Jesús López Rodríguez, a 51-year-old administrator, had taken his family to vote at the Ramon Llull school on Sunday morning. Like thousands of Catalans, they began queuing from 5am. Three hours later, he saw seven national police vans arrive full of officers in riot gear.
“They told us that the Catalan high court had ordered them to take the ballot boxes and that we needed to disperse,” he told the Guardian. “We chanted, ‘No! No! No!’, and then about 20 police officers charged us. It was short – only about two minutes – but we stayed together.”
After about 15 minutes, eight or nine more police vans appeared and officers began cordoning off the surrounding streets and arresting people, López Rodrígue said.
“They dragged them out violently. We stood our ground but they kept dragging people away, kicking them and throwing them to the ground.”
More police arrived and jumped over the school fence to enter the building to look for ballot boxes. After using axes to break down the doors of the school, they emerged with the boxes.
López Rodríguez said that at about 10.25am, police began shooting rubber bullets – “at least 30 or 40”.
He fled the shots with his wife and children, returning to their flat opposite the school. “I feel really angry about it,” he said, “but I also hope people in Europe and around the world will see what’s happening in Catalonia.”
Similar scenes were reported elsewhere.

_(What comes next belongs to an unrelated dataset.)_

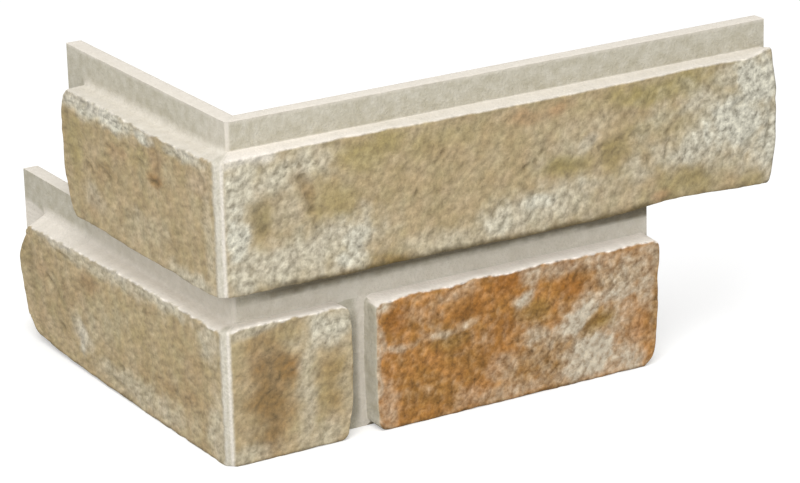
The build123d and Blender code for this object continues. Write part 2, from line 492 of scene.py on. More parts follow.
worn_spots = [
    (16.5, 90, 5, 9, 1), (35, 96, 4, 12, 20, 0.7), (192, 92, 12, 4, 10, 0.7), (181, 82, 3, 5, 0.8),
    (229, 67, 9, 3, 0.9), (196, 70, 22, 5, 0.9), (92, 27, 13, 3.6, 1), (101, 41, 11, 4, 0.9),
    (158, 22, 7, 4, 28, 0.9), (178, 17, 7, 7, 0.9), (130, 33, 8, 4, 0.9), (118, 45, 6, 5, 0.9),
    (148, 40, 8, 5, 0.9), (-30, 30, 20, 12, 0.6), (-150, 32, 16, 12, 0.6), (166, 87, 8, 6, 50, 0.9),
    (144, 86, 12, 3, 0.8), (70, 41, 4, 6, 0.8), (100, 18, 16, 7, 0.7), (184.8, 28, 1.8, 22, 0.7),
]
worn_away = painted(worn_spots, seed=15)
bloom = painted(pale_spots, seed=2) * (1 - worn_away)
thin_veil = 0.03 + 0.13 * grid_clouds(9, 3, seed=4)
orange = (grid_s > 56) & (grid_z < course_split)
speckle = np.where(orange, (0.2 + 0.1 * bloom) * grid_clouds(2.8, 2, seed=14), 0)
thin_veil = (thin_veil + speckle) * np.where(orange, 1 - 0.7 * worn_away, 1)
bloom = np.clip(bloom + thin_veil, 0, 1)
on_brick = ramp(inside_brick, -0.2, 0.8)
bloom *= on_brick
print(f"bloom covers {(bloom[raised > 7] > 0.4).mean():.0%} of the faces")

# %% [markdown]
# ## Cast relief
#
# The skin of the faces sums slow waves, lumps, the grain and the marks, and only goes inwards.
# On the left leg the grain lies nearly level. The outer corner was rubbed smooth, with a fine
# groove down its middle.

# %% Grain of the faces
def slanting_grain(degrees, length, width, seed):
    """Noise whose lumps are drawn out along a slanting line."""
    along, across = turned(grid_s, grid_z, (0, 0), degrees)
    return clouds(along / length, across / width, 1.0, 2, seed)


right_grain = slanting_grain(40, length=3.1, width=2.3, seed=5)
left_grain = slanting_grain(12, length=4.6, width=2.0, seed=17)
grain = np.where(grid_s > 0, right_grain, left_grain)
coarse = np.where(orange, 0.8 + 0.2 * bloom, 0.5 + 0.65 * bloom)
coarse += 0.5 * painted([(18, 30, 14, 26, 1)], seed=31)
print(f"grain swings between {grain.min():.2f} and {grain.max():.2f}")

# %% Depth of every point of the front
waves = grid_clouds(34, 3, seed=1)
lumps = grid_clouds(7.5, 3, seed=6)
wave_depth, lump_depth, grain_depth, dent_share = 0.45, 0.36, 0.85, 0.85
skin = 0.45 + wave_depth * waves + lump_depth * lumps
skin = skin + grain_depth * coarse * grain + dent_share * dent_depth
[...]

Riot police smashed the glass doors of the sports centre near Girona where Puigdemont had been due to vote. Despite forcing their way in, they failed to stop the Catalan president voting. Pictures showed him casting his ballot in nearby Cornella del Terri.
The day started peacefully and hopefully in polling stations across the region. Hundreds of people started queuing outside the Cervantes primary school in central Barcelona from well before dawn.
“I’m here to fight for our rights and our language and for our right to live better and to have a future,” said Mireia Estape, who lives close to the school. One man in the queue, who did not wish to be named, said he had come because “Catalans need to vote; they’re robbing us in Spain. Spain has lost 22 colonies. Today it’s going to lose another,” he said.
Another would-be voter said simply: “I don’t want to live in a fascist country.”
Many Catalans saw their wishes fulfilled in polling stations as officers from the regional force, the Mossos d’Esquadra, hung back. Joaquín Pons, 89, was delighted to have cast his ballot, as he had done in the symbolic referendum three years ago.
“Last time it was cardboard ballot boxes,” he said. “This time they were real. It was very emotional.” Pons said he felt Catalans had had little choice but to proceed unilaterally.
“It would have been nice if we could all have stayed together in Spain but the Madrid government has made it impossible. It’s sad but that’s the way it is.”
News and images of the police operation travelled quickly through the crowds in Barcelona and elsewhere, adding to an already uneasy atmosphere.
On Sunday afternoon, FC Barcelona announced that its Spanish league game against Las Palmas would be played without fans at the city’s Nou Camp stadium. In a statement, the club condemned the attempts to prevent Catalans “exercising their democratic rights to free expression” and said the professional football league had refused to postpone the game.
Sunday’s violence came less than 24 hours after the Spanish government had appeared confident that enough had been done to thwart the vote.
On Saturday, Millo said police had sealed off 1,300 of the region’s 2,315 polling stations, while Guardia Civil officers acting on a judge’s orders had searched the headquarters of the Catalan technology and communications centre, disabling the software connecting polling stations and shutting down online voting applications.
“These last-minute operations have allowed us to very definitively break up any possibility of the Catalan government delivering what it promised: a binding, effective referendum with legal guarantees,” he said.
“That’s what the Catalan government had promised to deliver on 1 October. Today, we can assure people that it will not go ahead.”